--- Start ---

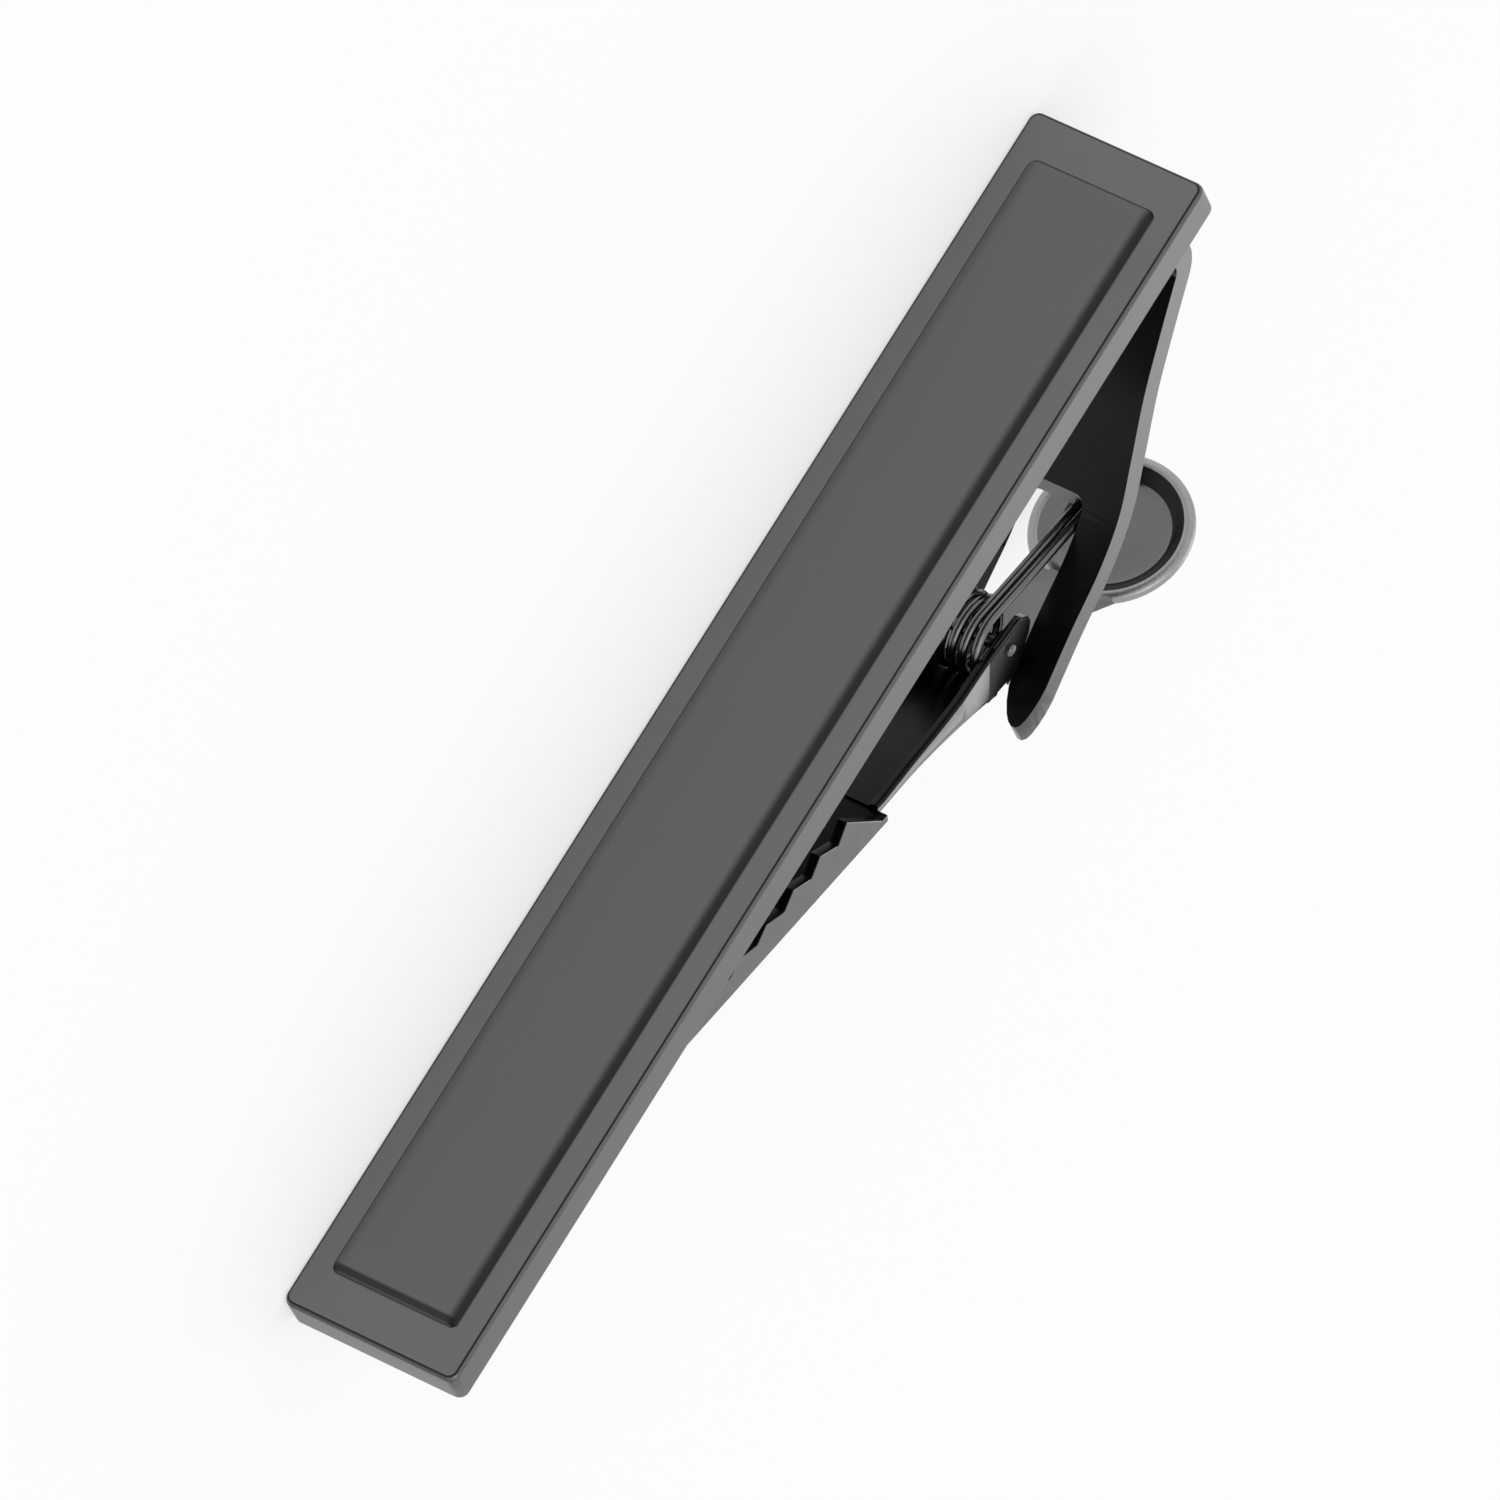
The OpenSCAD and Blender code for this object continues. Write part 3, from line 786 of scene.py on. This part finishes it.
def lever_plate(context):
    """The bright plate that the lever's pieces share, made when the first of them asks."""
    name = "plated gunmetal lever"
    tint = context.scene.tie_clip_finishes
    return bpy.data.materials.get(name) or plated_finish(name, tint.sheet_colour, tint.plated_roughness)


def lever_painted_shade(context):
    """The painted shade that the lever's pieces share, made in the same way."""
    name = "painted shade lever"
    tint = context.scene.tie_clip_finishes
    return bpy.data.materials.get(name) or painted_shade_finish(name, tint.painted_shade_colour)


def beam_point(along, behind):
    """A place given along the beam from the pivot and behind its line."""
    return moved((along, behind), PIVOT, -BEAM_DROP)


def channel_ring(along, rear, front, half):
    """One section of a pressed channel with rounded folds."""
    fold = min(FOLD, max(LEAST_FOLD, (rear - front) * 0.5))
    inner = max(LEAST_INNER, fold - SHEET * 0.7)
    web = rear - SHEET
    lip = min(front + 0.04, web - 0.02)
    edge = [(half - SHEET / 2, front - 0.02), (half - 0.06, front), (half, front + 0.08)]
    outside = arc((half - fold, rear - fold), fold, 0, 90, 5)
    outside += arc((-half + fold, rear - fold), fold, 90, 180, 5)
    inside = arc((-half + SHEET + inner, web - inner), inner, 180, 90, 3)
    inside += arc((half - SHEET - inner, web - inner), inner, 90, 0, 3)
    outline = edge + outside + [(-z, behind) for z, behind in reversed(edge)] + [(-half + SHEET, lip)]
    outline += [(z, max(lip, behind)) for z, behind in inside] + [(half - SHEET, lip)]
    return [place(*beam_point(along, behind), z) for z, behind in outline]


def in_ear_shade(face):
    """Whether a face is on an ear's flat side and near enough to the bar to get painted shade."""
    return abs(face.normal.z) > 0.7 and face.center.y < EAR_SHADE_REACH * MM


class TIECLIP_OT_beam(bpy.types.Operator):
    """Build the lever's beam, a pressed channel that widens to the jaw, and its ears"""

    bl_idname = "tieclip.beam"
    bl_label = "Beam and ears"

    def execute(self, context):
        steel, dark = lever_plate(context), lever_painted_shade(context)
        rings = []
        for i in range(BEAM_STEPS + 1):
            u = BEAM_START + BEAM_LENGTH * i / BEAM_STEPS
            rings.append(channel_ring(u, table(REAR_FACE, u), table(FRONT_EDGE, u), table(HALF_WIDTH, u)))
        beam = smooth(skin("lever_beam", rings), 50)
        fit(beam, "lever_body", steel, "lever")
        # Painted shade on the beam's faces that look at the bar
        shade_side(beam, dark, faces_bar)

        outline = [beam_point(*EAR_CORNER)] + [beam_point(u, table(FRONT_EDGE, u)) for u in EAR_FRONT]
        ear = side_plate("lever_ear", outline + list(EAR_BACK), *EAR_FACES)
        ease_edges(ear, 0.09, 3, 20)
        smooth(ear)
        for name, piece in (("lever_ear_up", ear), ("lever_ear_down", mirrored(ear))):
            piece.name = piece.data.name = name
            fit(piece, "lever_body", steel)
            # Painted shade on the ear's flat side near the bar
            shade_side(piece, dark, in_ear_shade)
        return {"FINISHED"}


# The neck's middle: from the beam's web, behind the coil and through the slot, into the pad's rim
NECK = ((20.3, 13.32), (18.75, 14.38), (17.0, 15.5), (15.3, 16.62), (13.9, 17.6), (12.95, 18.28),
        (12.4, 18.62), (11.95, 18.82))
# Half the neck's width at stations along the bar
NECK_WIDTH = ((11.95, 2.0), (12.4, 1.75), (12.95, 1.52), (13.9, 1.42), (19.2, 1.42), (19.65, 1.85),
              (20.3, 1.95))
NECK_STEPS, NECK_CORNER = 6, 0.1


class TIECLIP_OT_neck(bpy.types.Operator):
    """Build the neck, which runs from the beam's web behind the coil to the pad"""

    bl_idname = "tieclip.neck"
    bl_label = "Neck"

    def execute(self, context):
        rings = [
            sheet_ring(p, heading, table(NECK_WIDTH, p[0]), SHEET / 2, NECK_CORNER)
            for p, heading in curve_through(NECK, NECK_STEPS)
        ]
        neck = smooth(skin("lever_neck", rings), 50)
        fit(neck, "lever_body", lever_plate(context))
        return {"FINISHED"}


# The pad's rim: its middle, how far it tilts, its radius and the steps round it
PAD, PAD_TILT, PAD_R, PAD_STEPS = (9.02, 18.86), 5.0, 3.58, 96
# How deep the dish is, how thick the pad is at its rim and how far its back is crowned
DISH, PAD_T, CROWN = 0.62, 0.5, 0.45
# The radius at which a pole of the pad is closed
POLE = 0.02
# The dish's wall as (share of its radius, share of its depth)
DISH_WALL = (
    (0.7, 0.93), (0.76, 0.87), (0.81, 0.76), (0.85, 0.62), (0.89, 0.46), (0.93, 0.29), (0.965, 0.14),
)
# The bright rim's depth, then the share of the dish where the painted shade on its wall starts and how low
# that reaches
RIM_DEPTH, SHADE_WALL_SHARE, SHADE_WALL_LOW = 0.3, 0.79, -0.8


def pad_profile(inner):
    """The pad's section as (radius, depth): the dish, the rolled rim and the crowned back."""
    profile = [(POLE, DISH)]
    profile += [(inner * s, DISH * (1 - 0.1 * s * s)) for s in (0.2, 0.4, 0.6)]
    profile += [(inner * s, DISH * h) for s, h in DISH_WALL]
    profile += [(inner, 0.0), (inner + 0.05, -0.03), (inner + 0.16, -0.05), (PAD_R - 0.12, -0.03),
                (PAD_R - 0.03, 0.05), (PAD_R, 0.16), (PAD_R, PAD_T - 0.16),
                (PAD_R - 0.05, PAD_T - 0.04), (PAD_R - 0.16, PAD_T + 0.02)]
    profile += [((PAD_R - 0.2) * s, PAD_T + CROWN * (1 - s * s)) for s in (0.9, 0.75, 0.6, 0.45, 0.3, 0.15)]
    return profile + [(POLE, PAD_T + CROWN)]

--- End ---

**What is required:**
Write the data out again in full and exactly.

**Reply to the exercise:**
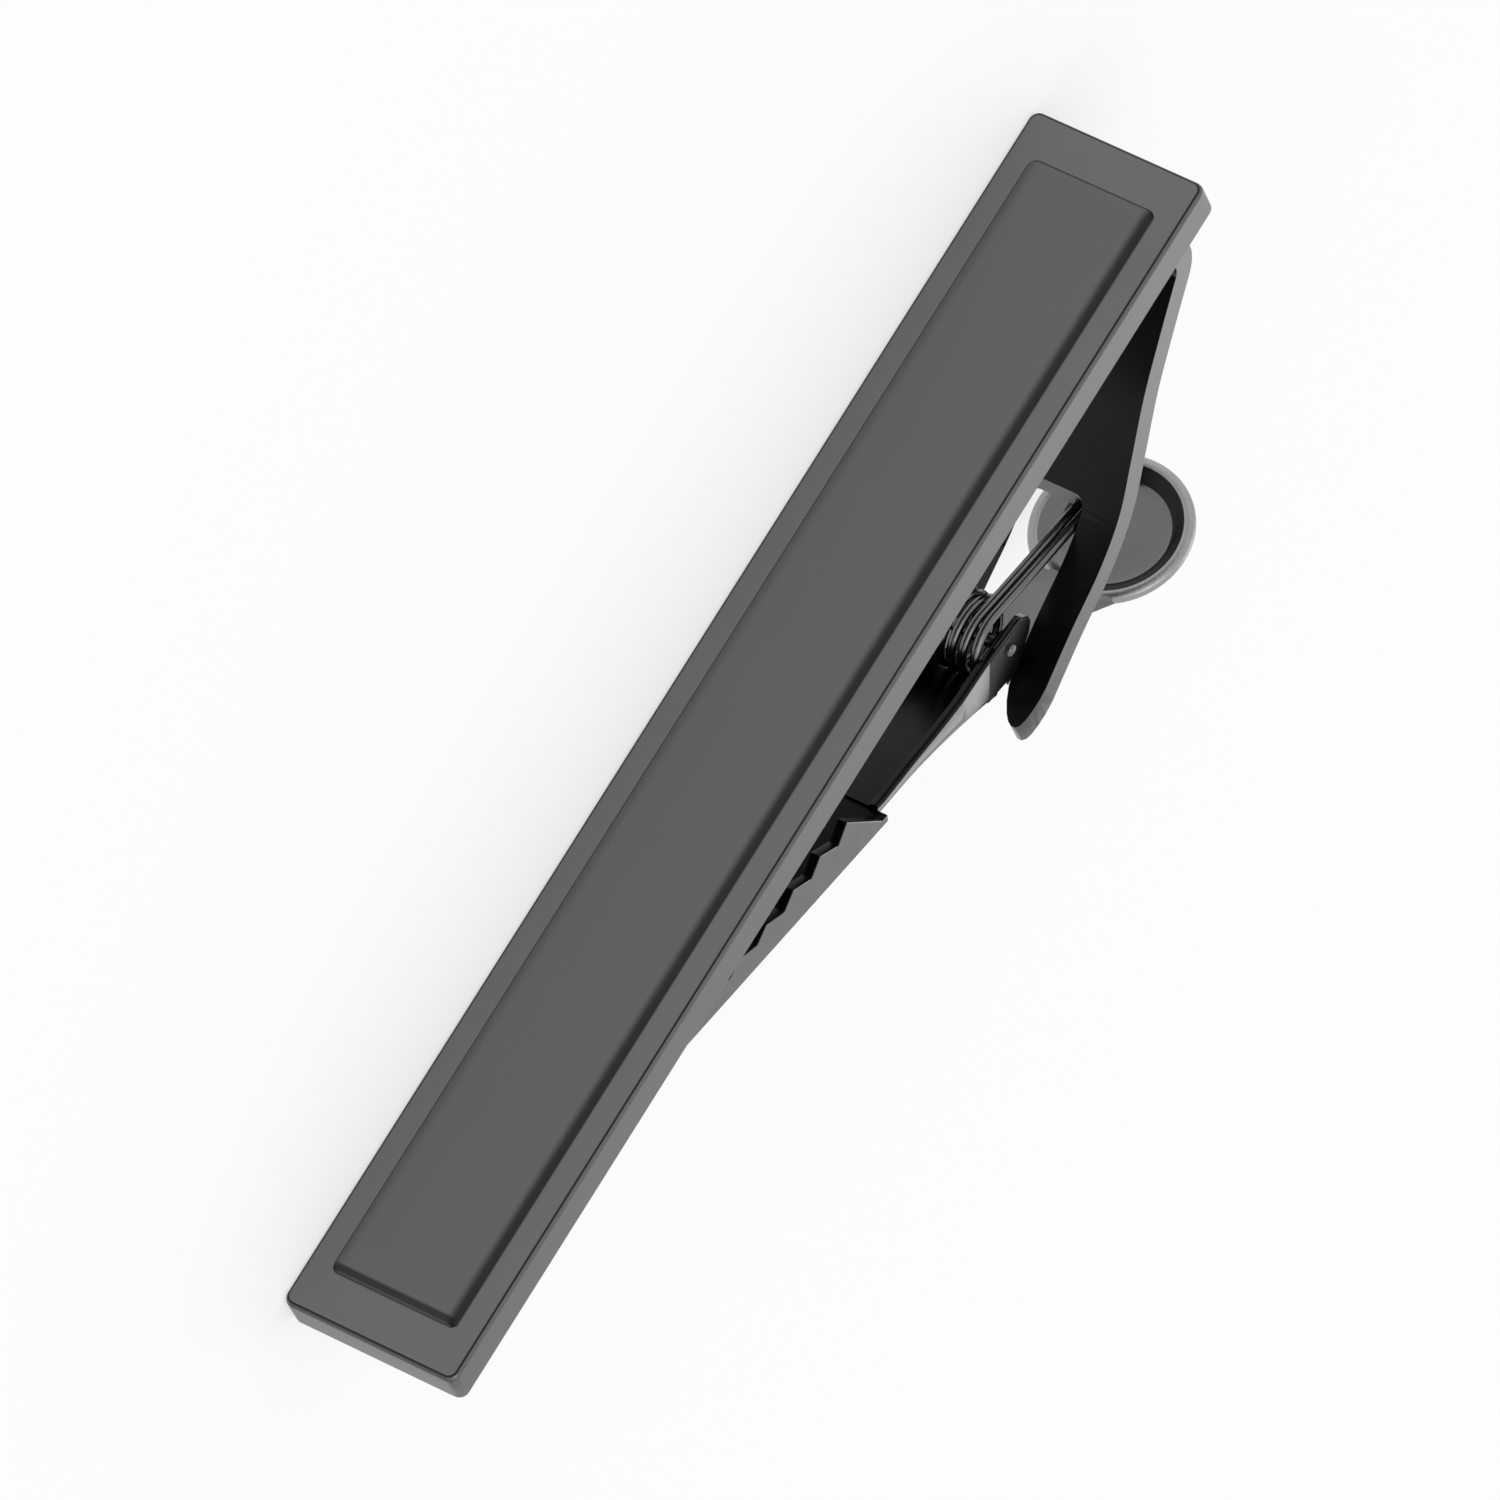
The OpenSCAD and Blender code for this object continues. Write part 3, from line 786 of scene.py on. This part finishes it.
def lever_plate(context):
    """The bright plate that the lever's pieces share, made when the first of them asks."""
    name = "plated gunmetal lever"
    tint = context.scene.tie_clip_finishes
    return bpy.data.materials.get(name) or plated_finish(name, tint.sheet_colour, tint.plated_roughness)


def lever_painted_shade(context):
    """The painted shade that the lever's pieces share, made in the same way."""
    name = "painted shade lever"
    tint = context.scene.tie_clip_finishes
    return bpy.data.materials.get(name) or painted_shade_finish(name, tint.painted_shade_colour)


def beam_point(along, behind):
    """A place given along the beam from the pivot and behind its line."""
    return moved((along, behind), PIVOT, -BEAM_DROP)


def channel_ring(along, rear, front, half):
    """One section of a pressed channel with rounded folds."""
    fold = min(FOLD, max(LEAST_FOLD, (rear - front) * 0.5))
    inner = max(LEAST_INNER, fold - SHEET * 0.7)
    web = rear - SHEET
    lip = min(front + 0.04, web - 0.02)
    edge = [(half - SHEET / 2, front - 0.02), (half - 0.06, front), (half, front + 0.08)]
    outside = arc((half - fold, rear - fold), fold, 0, 90, 5)
    outside += arc((-half + fold, rear - fold), fold, 90, 180, 5)
    inside = arc((-half + SHEET + inner, web - inner), inner, 180, 90, 3)
    inside += arc((half - SHEET - inner, web - inner), inner, 90, 0, 3)
    outline = edge + outside + [(-z, behind) for z, behind in reversed(edge)] + [(-half + SHEET, lip)]
    outline += [(z, max(lip, behind)) for z, behind in inside] + [(half - SHEET, lip)]
    return [place(*beam_point(along, behind), z) for z, behind in outline]


def in_ear_shade(face):
    """Whether a face is on an ear's flat side and near enough to the bar to get painted shade."""
    return abs(face.normal.z) > 0.7 and face.center.y < EAR_SHADE_REACH * MM


class TIECLIP_OT_beam(bpy.types.Operator):
    """Build the lever's beam, a pressed channel that widens to the jaw, and its ears"""

    bl_idname = "tieclip.beam"
    bl_label = "Beam and ears"

    def execute(self, context):
        steel, dark = lever_plate(context), lever_painted_shade(context)
        rings = []
        for i in range(BEAM_STEPS + 1):
            u = BEAM_START + BEAM_LENGTH * i / BEAM_STEPS
            rings.append(channel_ring(u, table(REAR_FACE, u), table(FRONT_EDGE, u), table(HALF_WIDTH, u)))
        beam = smooth(skin("lever_beam", rings), 50)
        fit(beam, "lever_body", steel, "lever")
        # Painted shade on the beam's faces that look at the bar
        shade_side(beam, dark, faces_bar)

        outline = [beam_point(*EAR_CORNER)] + [beam_point(u, table(FRONT_EDGE, u)) for u in EAR_FRONT]
        ear = side_plate("lever_ear", outline + list(EAR_BACK), *EAR_FACES)
        ease_edges(ear, 0.09, 3, 20)
        smooth(ear)
        for name, piece in (("lever_ear_up", ear), ("lever_ear_down", mirrored(ear))):
            piece.name = piece.data.name = name
            fit(piece, "lever_body", steel)
            # Painted shade on the ear's flat side near the bar
            shade_side(piece, dark, in_ear_shade)
        return {"FINISHED"}


# The neck's middle: from the beam's web, behind the coil and through the slot, into the pad's rim
NECK = ((20.3, 13.32), (18.75, 14.38), (17.0, 15.5), (15.3, 16.62), (13.9, 17.6), (12.95, 18.28),
        (12.4, 18.62), (11.95, 18.82))
# Half the neck's width at stations along the bar
NECK_WIDTH = ((11.95, 2.0), (12.4, 1.75), (12.95, 1.52), (13.9, 1.42), (19.2, 1.42), (19.65, 1.85),
              (20.3, 1.95))
NECK_STEPS, NECK_CORNER = 6, 0.1


class TIECLIP_OT_neck(bpy.types.Operator):
    """Build the neck, which runs from the beam's web behind the coil to the pad"""

    bl_idname = "tieclip.neck"
    bl_label = "Neck"

    def execute(self, context):
        rings = [
            sheet_ring(p, heading, table(NECK_WIDTH, p[0]), SHEET / 2, NECK_CORNER)
            for p, heading in curve_through(NECK, NECK_STEPS)
        ]
        neck = smooth(skin("lever_neck", rings), 50)
        fit(neck, "lever_body", lever_plate(context))
        return {"FINISHED"}


# The pad's rim: its middle, how far it tilts, its radius and the steps round it
PAD, PAD_TILT, PAD_R, PAD_STEPS = (9.02, 18.86), 5.0, 3.58, 96
# How deep the dish is, how thick the pad is at its rim and how far its back is crowned
DISH, PAD_T, CROWN = 0.62, 0.5, 0.45
# The radius at which a pole of the pad is closed
POLE = 0.02
# The dish's wall as (share of its radius, share of its depth)
DISH_WALL = (
    (0.7, 0.93), (0.76, 0.87), (0.81, 0.76), (0.85, 0.62), (0.89, 0.46), (0.93, 0.29), (0.965, 0.14),
)
# The bright rim's depth, then the share of the dish where the painted shade on its wall starts and how low
# that reaches
RIM_DEPTH, SHADE_WALL_SHARE, SHADE_WALL_LOW = 0.3, 0.79, -0.8


def pad_profile(inner):
    """The pad's section as (radius, depth): the dish, the rolled rim and the crowned back."""
    profile = [(POLE, DISH)]
    profile += [(inner * s, DISH * (1 - 0.1 * s * s)) for s in (0.2, 0.4, 0.6)]
    profile += [(inner * s, DISH * h) for s, h in DISH_WALL]
    profile += [(inner, 0.0), (inner + 0.05, -0.03), (inner + 0.16, -0.05), (PAD_R - 0.12, -0.03),
                (PAD_R - 0.03, 0.05), (PAD_R, 0.16), (PAD_R, PAD_T - 0.16),
                (PAD_R - 0.05, PAD_T - 0.04), (PAD_R - 0.16, PAD_T + 0.02)]
    profile += [((PAD_R - 0.2) * s, PAD_T + CROWN * (1 - s * s)) for s in (0.9, 0.75, 0.6, 0.45, 0.3, 0.15)]
    return profile + [(POLE, PAD_T + CROWN)]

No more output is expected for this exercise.